Behind this classification is a transferable principle: before a destructive operation like "revoking an observable session," you must separate "an explicit rejection" from "the connection didn't say." Treating the latter as the former is letting network jitter exercise a revocation authority that should belong to the server alone.

The transferable layer

Set aside the specific .NET and React Native APIs, and the real transferable insight from this migration is fourfold:

First, a security mechanism's value is parasitic on one invariant, and breaking the invariant nullifies the mechanism. All of rotate-on-use's security value comes from "exactly one active head per family" — the moment you fork a sibling, reuse detection drops to zero. When designing a security mechanism, first find the invariant it depends on, then ensure every code path (especially the grace/retry added "for the experience") leaves it unbroken.

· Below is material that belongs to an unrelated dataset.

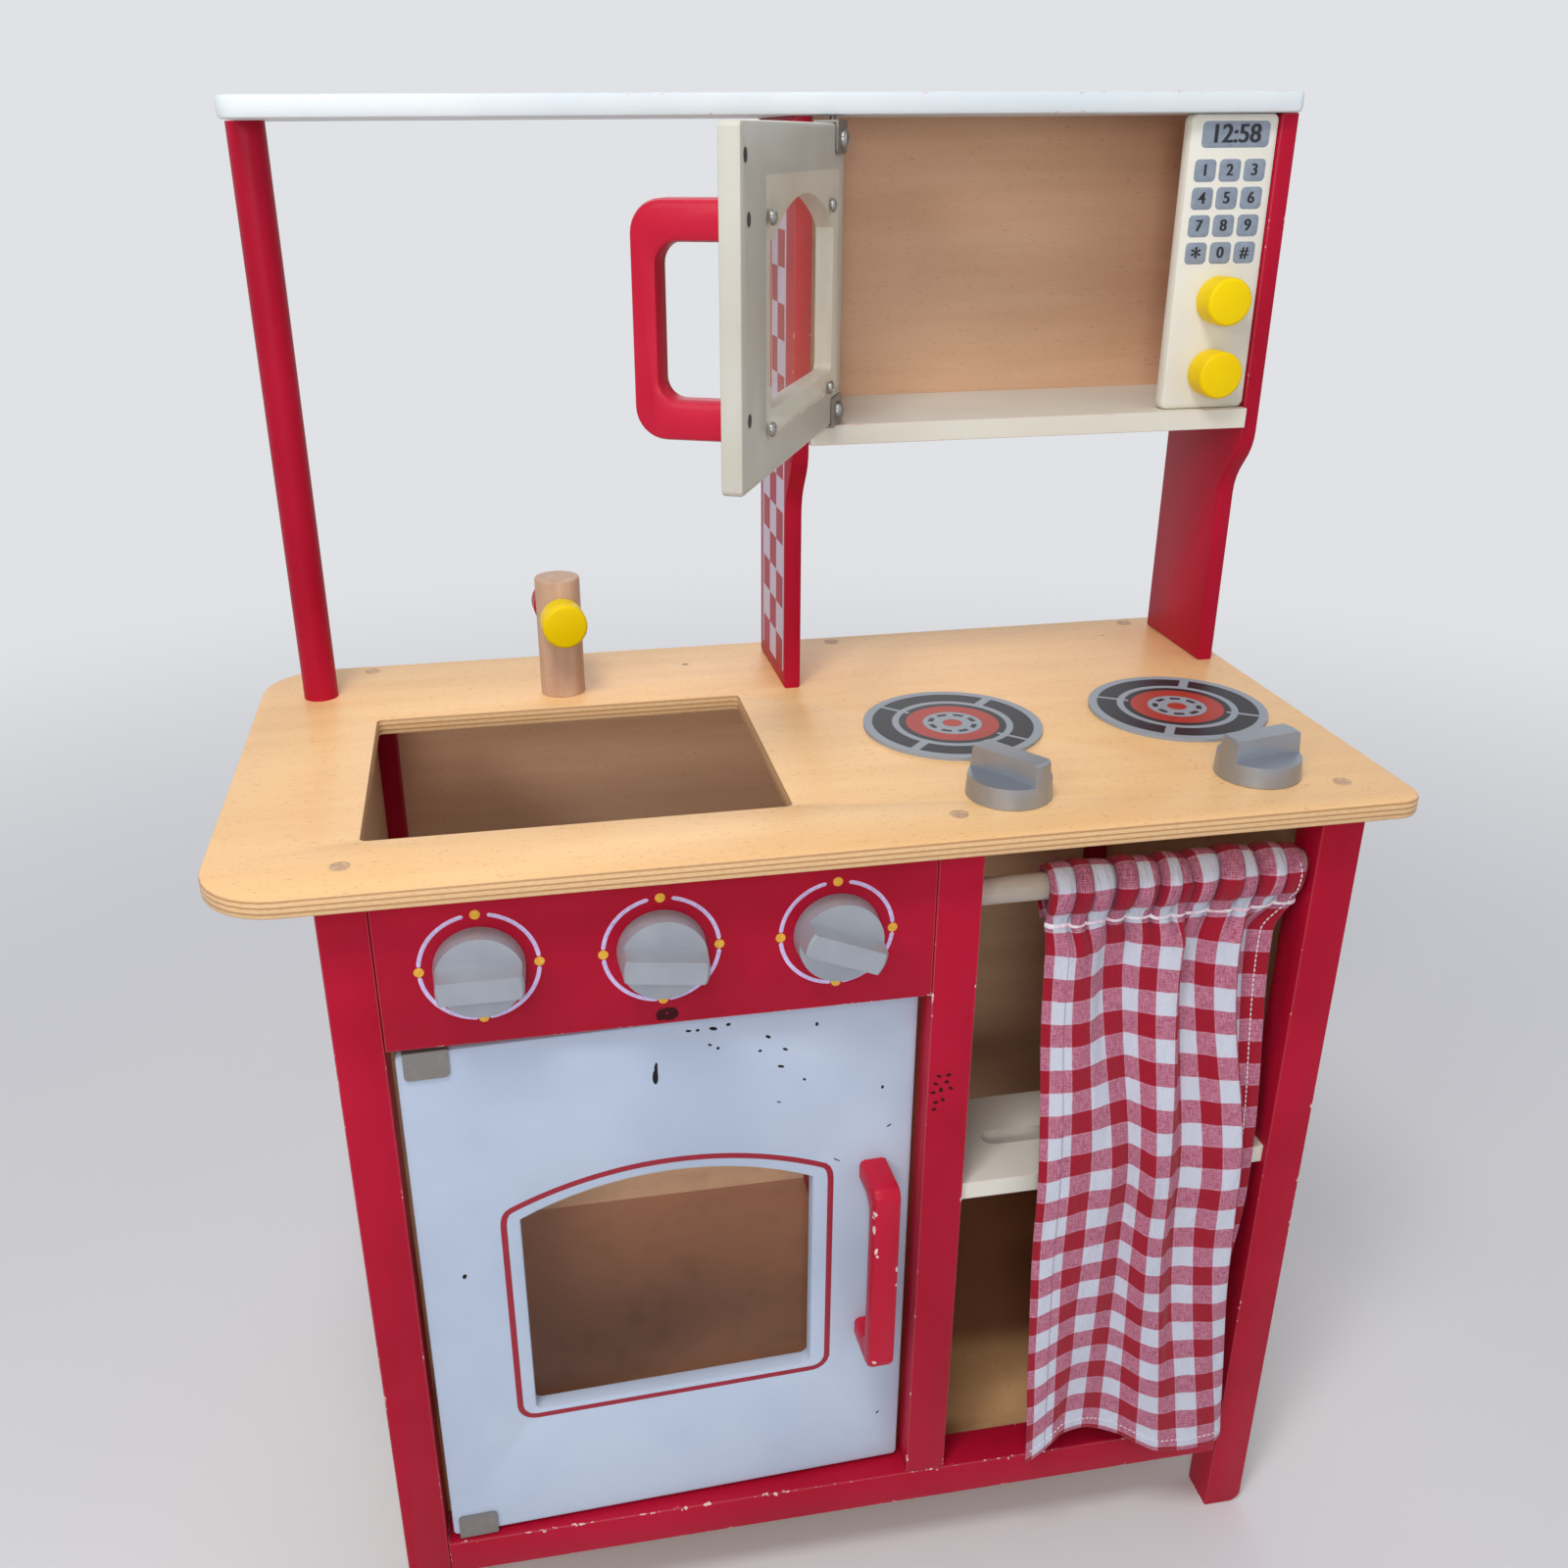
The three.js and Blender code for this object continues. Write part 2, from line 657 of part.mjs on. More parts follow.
// A door whose pivot is the group's origin: the board, its window, pane, handle and clips
const door = (prefix, size, place, turned, parts) => {
  const hung = new THREE.Group();
  hung.position.set(place.x, place.y, 0);
  hung.rotation.z = turned;
  group.add(hung);
  const freeEdge = size.width - size.inset;
  const outline = rectangle(-size.inset, size.bottom, freeEdge, size.top, evenCorners(doorCorner));
  const { left, right, bottom, top, rise } = parts.windowMargins;
  const windowX = left - size.inset;
  const windowZ = size.bottom + bottom;
  const windowWidth = size.width - left - right;
  const windowSide = size.top - top - rise - windowZ;
  outline.holes.push(archedOutline(windowX, windowZ, windowWidth, windowSide, rise, windowRadius));
  const board = facing(outline, size.thickness, doorEdge).translate(0, -size.thickness / 2, 0);
  add(`${prefix}_door`, parts.holes ? cut(board, ...parts.holes) : board, whitePaint, hung);
  const pane = rectangle(
    windowX - parts.lap, windowZ - parts.lap,
    windowX + windowWidth + parts.lap, windowZ + windowSide + rise + parts.lap
  );
  const paneY = size.thickness / 2 + clearance;
  add(`${prefix}_window`, facing(pane, paneThickness).translate(0, paneY, 0), clearPlastic, hung);
  const grip = handle(...parts.handle);
  grip.translate(parts.handleX, -size.thickness / 2 - clearance, size.bottom + parts.handleBottom);
  add(`${prefix}_handle`, grip, redPaint, hung);
  const upper = clip(size.thickness, parts.topGap + pinSocketDepth - clearance, parts.clipPastPivot);
  add(`${prefix}_hinge_top`, upper.translate(0, 0, size.top), steel, hung);
  const lower = clip(size.thickness, parts.bottomGap + pinSocketDepth - clearance, parts.clipPastPivot);
  add(`${prefix}_hinge_bottom`, lower.rotateX(Math.PI).translate(0, 0, size.bottom), steel, hung);
};

const ovenDoorWidth = ovenOpeningWidth - ovenDoorSideGap - ovenDoorFreeGap;
door(
  "oven",
  {
    inset: ovenPivotInset,
    width: ovenDoorWidth,
    thickness: ovenDoorThickness,
    bottom: railTop + ovenDoorBottomGap,
    top: panelBottom - ovenDoorTopGap,
  },
  { x: ovenPivotX, y: ovenPivotY },
  ovenDoorAjar,
  {
    windowMargins: ovenWindowMargins,
    lap: ovenPaneLap,
    handle: [ovenHandleHeight, ovenHandleReach, ovenHandleFoot, ovenHandleOuterRadius, ovenHandleInnerRadius],
    handleX: ovenDoorWidth - ovenPivotInset - ovenHandleEdgeInset - handleThickness / 2,
    handleBottom: ovenHandleBottom,
    clipPastPivot: ovenClipPastPivot,
    topGap: ovenDoorTopGap,
    bottomGap: ovenDoorBottomGap,
  }
);

// Microwave door, with two sunk screw holes behind its handle and one for a catch
const microwavePivotX = uprightMiddleRight + microwaveDoorSideGap + microwavePivotInset;
const microwavePivotY = uprightFrontHigh + microwavePivotSetback;
const keypadLeft = uprightRightInner - keypadWidth;
const microwaveDoorWidth = keypadLeft - microwaveDoorFreeGap - uprightMiddleRight - microwaveDoorSideGap;
const microwaveDoorBottom = microwaveFloorTop + microwaveDoorBottomGap;
const microwaveDoorTop = upperTop - microwaveDoorTopGap;
const microwaveDoorEnd = microwaveDoorWidth - microwavePivotInset;
const microwaveDoorHeight = microwaveDoorTop - microwaveDoorBottom;
const microwaveHandleHeight = microwaveDoorHeight - microwaveHandleBottom - microwaveHandleTop;
const microwaveHandleX = microwaveDoorEnd - microwaveHandleEdgeInset - handleThickness / 2;
const microwaveHandleZ = microwaveDoorBottom + microwaveHandleBottom;
const sunkHole = (x, z) =>
  bar(screwHoleRadius, -microwaveDoorThickness, 0)
    .rotateX(-Math.PI / 2)
    .translate(x, microwaveDoorThickness + microwaveDoorThickness / 2 - screwHoleRadius, z);
door(
  "microwave",
  {
    inset: microwavePivotInset,
    width: microwaveDoorWidth,
    thickness: microwaveDoorThickness,
    bottom: microwaveDoorBottom,
    top: microwaveDoorTop,
  },
  { x: microwavePivotX, y: microwavePivotY },
  -microwaveDoorOpen,
  {
    windowMargins: microwaveWindowMargins,
    lap: microwavePaneLap,
    handle: [
      microwaveHandleHeight, microwaveHandleReach, microwaveHandleFoot,
      microwaveHandleOuterRadius, microwaveHandleInnerRadius,
    ],
    handleX: microwaveHandleX,
    handleBottom: microwaveHandleBottom,
    clipPastPivot: microwavePivotInset - doorEdge,
    topGap: microwaveDoorTopGap,
    bottomGap: microwaveDoorBottomGap,
    holes: [
      sunkHole(microwaveHandleX, microwaveHandleZ + microwaveHandleFoot / 2),
      sunkHole(microwaveHandleX, microwaveHandleZ + microwaveHandleHeight - microwaveHandleFoot / 2),
      sunkHole(microwaveDoorEnd - catchHoleInset, microwaveDoorTop - catchHoleDrop),
    ],
  }
);

// Knobs and the shafts that carry them through a panel whose outer face is at Z 0
const silverKnob = () => {
  const body = turned(
    [
      [0, 0],
      [knobRadius, 0],
      [knobTopRadius, knobHeight - knobEdge],
      [knobTopRadius - knobEdge, knobHeight],
      [0, knobHeight],
    ],
    discSteps
  );
  const shoulder = turned(
    [
      [0, knobShoulderHeight],
      [gripBarSpread / 2, knobShoulderHeight],
      [knobRadius, knobShoulderRim],
      [knobRadius + overrun, knobShoulderRim],
      [knobRadius + overrun, knobHeight + overrun],
      [0, knobHeight + overrun],
    ],
    discSteps
  );
  const across = new THREE.Shape();
  across.moveTo(-gripBarSpread / 2, knobShoulderRim - overrun);
  across.lineTo(gripBarSpread / 2, knobShoulderRim - overrun);
  across.lineTo(gripBarWidth / 2, knobHeight + 2 * overrun);
  across.lineTo(-gripBarWidth / 2, knobHeight + 2 * overrun);
  const length = 2 * (knobRadius + 2 * overrun);
  const grip = sideways(across, length).translate(-length / 2, 0, 0);
  const cheeks = solid(shoulder).subtract(solid(grip));
  const bore = bar(shaftRadius + clearance, -overrun, shaftInKnob);
  return shapeOf(solid(body).subtract(cheeks).subtract(solid(bore)));
};

const pegKnob = (boreRadius, boreDepth) => {
  const { radius, height, edge } = peg;
  const body = turned([
    [0, 0],
    [radius - edge / 2, 0],
    [radius, edge / 2],
    ...roundedRim(radius, height, edge),
    [0, height],
  ]);
  return cut(body, bar(boreRadius, -overrun, boreDepth));
};

const shaft = (panelThickness) =>
  turned(
    [
      [0, -panelThickness - clearance - shaftHeadHeight],
      [shaftHeadRadius, -panelThickness - clearance - shaftHeadHeight],
      [shaftHeadRadius, -panelThickness - clearance],
      [shaftRadius, -panelThickness - clearance],
      [shaftRadius, shaftInKnob - clearance],
      [0, shaftInKnob - clearance],
    ],
    smallRoundSteps
  );

const fitKnob = (name, knob, material, panelThickness, place) => {
  const seat = new THREE.Group();
  seat.position.copy(place.at);
  seat.rotation.set(place.tilt, 0, 0);
  const turnedPart = new THREE.Group();
  turnedPart.rotation.z = place.turn;
  seat.add(turnedPart);
  group.add(seat);
  add(name, knob.translate(0, 0, clearance), material, turnedPart);
  add(`${name}_shaft`, shaft(panelThickness), steel, turnedPart);
};

const sideNames = ["left", "middle", "right"];
panelKnobXs.forEach((x, i) => {
  const place = { at: new THREE.Vector3(x, 0, panelKnobZ), tilt: Math.PI / 2, turn: knobTurns[i] };
  fitKnob(`oven_knob_${sideNames[i]}`, silverKnob(), silverPlastic, controlPanelThickness, place);
});

hobXs.forEach((x, i) => {
  const side = i === 0 ? "left" : "right";
  const disc = bar(hobRadius, worktopTop, worktopTop + hobThickness, discSteps).translate(x, hobY, 0);
  add(`hob_disc_${side}`, disc, hobPrint);
  const place = { at: new THREE.Vector3(x, hobKnobY, worktopTop), tilt: 0, turn: hobKnobTurns[i] };
  fitKnob(`hob_knob_${side}`, silverKnob(), silverPlastic, worktopThickness, place);
});

// Tap: a post that turns on its tenon, with a cross axle and a peg knob at each end
const tap = new THREE.Group();
tap.position.set(tapX, tapY, worktopTop);
tap.rotation.z = tapTurn;
group.add(tap);
const tapBody = turned([
  [0, -tapTenonLength],
  [tapTenonRadius, -tapTenonLength],
  [tapTenonRadius, clearance],
  [tapRadius, clearance],
  ...roundedRim(tapRadius, tapHeight, tapEdge),
  [0, tapHeight],
]);
const axleAt = (geometry) => geometry.rotateX(Math.PI / 2).translate(0, 0, tapAxleHeight);
const axleBore = axleAt(bar(tapAxleRadius + clearance, -tapRadius - overrun, tapRadius + overrun));
add("tap_post", cut(tapBody, axleBore), naturalWood, tap);
const axleReach = tapRadius + peg.height / 2;
add("tap_axle", axleAt(bar(tapAxleRadius, -axleReach, axleReach)), naturalWood, tap);
const tapKnob = (name, material, facingTurn) => {
  const knob = pegKnob(tapAxleRadius + clearance, peg.height / 2 + clearance);
  const placed = knob.translate(0, 0, tapRadius + clearance).rotateX(Math.PI / 2).rotateZ(facingTurn);
  add(name, placed.translate(0, 0, tapAxleHeight), material, tap);
};
tapKnob("tap_knob_yellow", yellowPaint, 0);
tapKnob("tap_knob_red", redPaint, Math.PI);

// Round post on the left
const post = bar(postRadius, worktopTop, upperTop, roundSteps);
add("post_left", post.translate(worktopLeft + postLeft, worktopFront + postFront, 0), redPaint);

// Uprights: the front edge sweeps forward under the microwave
const uprightOutline = () => {
  const low = worktopTop;
  const outline = new THREE.Shape();
  const frontMiddle = (uprightFrontLow + uprightFrontHigh) / 2;
  const sweepMiddle = low + (sweepBottom + sweepTop) / 2;
  outline.moveTo(uprightFrontLow, low);
  outline.lineTo(uprightBack, low);
  outline.lineTo(uprightBack, upperTop);
  outline.lineTo(uprightFrontHigh, upperTop);
  outline.lineTo(uprightFrontHigh, low + sweepTop);
  outline.quadraticCurveTo(
    uprightFrontHigh, sweepMiddle + (sweepTop - sweepBottom) / 4, frontMiddle, sweepMiddle
  );
  outline.quadraticCurveTo(
    uprightFrontLow, sweepMiddle - (sweepTop - sweepBottom) / 4, uprightFrontLow, low + sweepBottom
  );
  outline.lineTo(uprightFrontLow, low);
  return outline;
};
const uprightBoard = (name, x0) =>
  add(name, sideways(uprightOutline(), uprightThickness, boardEdge).translate(x0, 0, 0), redPaint);
uprightBoard("upright_middle", uprightMiddleLeft);
uprightBoard("upright_right", uprightRightInner);

// Top board, drilled for the microwave door's upper pin
const topFront = worktopFront + topBoardFront;
const topOutline = rectangle(
  worktopLeft + topBoardLeft, topFront, worktopRight - topBoardRight, topFront + topBoardDepth,
  [topBoardRadius, topBoardRightRadius, topBoardRightRadius, topBoardRadius]
);
add(
  "top_board",
  cut(
    slab(topOutline, topBoardThickness, topBoardEdge).translate(0, 0, upperTop),
    pinSocket(microwavePivotX, microwavePivotY, upperTop - overrun, upperTop + pinSocketDepth)
  ),
  whitePaint
);

// Microwave floor and back
const microwaveFloorFront = uprightFrontHigh - microwaveFloorProud;
const microwaveFloor = block(
  uprightMiddleRight, microwaveFloorFront, microwaveFloorTop - microwaveFloorThickness,
  uprightRightInner, uprightBack, microwaveFloorTop
);
add(
  "microwave_floor",
  cut(
    microwaveFloor,
    pinSocket(microwavePivotX, microwavePivotY, microwaveFloorTop - pinSocketDepth, microwaveFloorTop + overrun)
  ),
  whitePaint
);
const microwaveBack = block(
  uprightMiddleLeft, uprightBack, microwaveFloorTop - microwaveFloorThickness - microwaveBackDrop,
  uprightRightOuter, uprightBack + microwaveBackThickness, upperTop
);
add("microwave_back", microwaveBack, naturalWood);

// Keypad panel with two peg knobs
const keypadFront = uprightFrontHigh + keypadSetback;
const keypadKnobX = keypadLeft + keypadKnobInset;
const keypadBores = keypadKnobHeights.map((height) => {
  const bore = shaftBore(keypadThickness).rotateX(-Math.PI / 2);
  return bore.translate(keypadKnobX, keypadFront, microwaveFloorTop + height);
});
const keypadOutline = rectangle(
  keypadLeft, microwaveFloorTop, uprightRightInner, upperTop, evenCorners(keypadCorner)
);
const keypadBoard = facing(keypadOutline, keypadThickness, keypadEdge);
add("keypad_panel", cut(keypadBoard.translate(0, keypadFront, 0), ...keypadBores), whitePaint);
keypadKnobHeights.forEach((height, i) => {
  const place = {
    at: new THREE.Vector3(keypadKnobX, keypadFront, microwaveFloorTop + height),
    tilt: Math.PI / 2,
    turn: 0,
  };
  const knob = pegKnob(shaftRadius + clearance, shaftInKnob);
  fitKnob(`microwave_knob_${i === 0 ? "lower" : "upper"}`, knob, yellowPaint, keypadThickness, place);
});

// The origin goes to the middle of the bounding box on the floor
const frontReach = clearance + knobHeight;
group.position.y = (frontReach - worktopBack) / 2;

export default group;
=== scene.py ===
"""Wooden toy kitchen: camera, light, finishes, and the pieces that the frame leaves to this script."""
import bpy
import bmesh
import math
import numpy as np
from mathutils import Matrix, Vector


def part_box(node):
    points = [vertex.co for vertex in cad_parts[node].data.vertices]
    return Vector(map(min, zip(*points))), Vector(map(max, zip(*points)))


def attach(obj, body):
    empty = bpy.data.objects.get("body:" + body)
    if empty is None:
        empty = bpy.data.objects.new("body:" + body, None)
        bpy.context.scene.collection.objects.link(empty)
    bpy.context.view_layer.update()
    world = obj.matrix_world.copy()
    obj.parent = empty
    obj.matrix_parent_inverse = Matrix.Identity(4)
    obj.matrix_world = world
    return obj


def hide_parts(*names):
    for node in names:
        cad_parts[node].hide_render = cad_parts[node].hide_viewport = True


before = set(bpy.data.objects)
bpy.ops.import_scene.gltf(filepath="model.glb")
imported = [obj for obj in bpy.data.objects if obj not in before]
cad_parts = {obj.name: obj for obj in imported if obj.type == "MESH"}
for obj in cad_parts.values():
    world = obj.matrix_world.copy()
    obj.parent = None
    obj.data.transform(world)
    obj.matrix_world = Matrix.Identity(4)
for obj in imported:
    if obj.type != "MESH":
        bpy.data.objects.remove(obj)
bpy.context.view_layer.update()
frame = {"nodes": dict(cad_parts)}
nodes = frame["nodes"]

# Places are written in millimetres from the front plane of the legs, as the source has them
MM = 0.001
LEG_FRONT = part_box("leg_front_left")[0].y
WORKTOP, WORKTOP_UNDER = 510, 500
MICROWAVE_BACK_LOW = 646


def place(x, y, z):
    """A point in the row frame, in metres, from millimetres behind the legs' front plane."""
    return Vector((x * MM, LEG_FRONT + y * MM, z * MM))


def linked(name, data):
    """An object made from its data and put in the scene."""
    made = bpy.data.objects.new(name, data)
    bpy.context.collection.objects.link(made)
    return made


def axes(right, up, out):
    """The turn that has these three as its X, Y and Z directions."""
    return Matrix((right, up, out)).transposed().to_4x4()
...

Second, seemingly unrelated design decisions interlock at the boundary. "Store refresh with a static hash" (a storage decision) and "rotation can only go forward, never fork" (a security decision) are actually the same causal chain: because the hash is stored and the raw value is irreversible, re-emitting an old token is impossible, so you can only rotate forward. Evaluating each decision in isolation misses this coupling.

Third, the invariant of distributed state must be mirrored on every side. The server guarantees "one active head," and the client must therefore guarantee "what it holds is always that active head" — via the write-before-resolve order contract. Get it right on one side and wrong on the order on the other, and the bug comes right back from the other side.

Fourth, before a destructive operation, distinguish "rejection" from "unknown." Irreversible actions like logout, delete, and revoke should be triggered only by a definite signal; treating "the connection didn't say" as "an explicit rejection" mistakes the network's jitter for an authoritative verdict.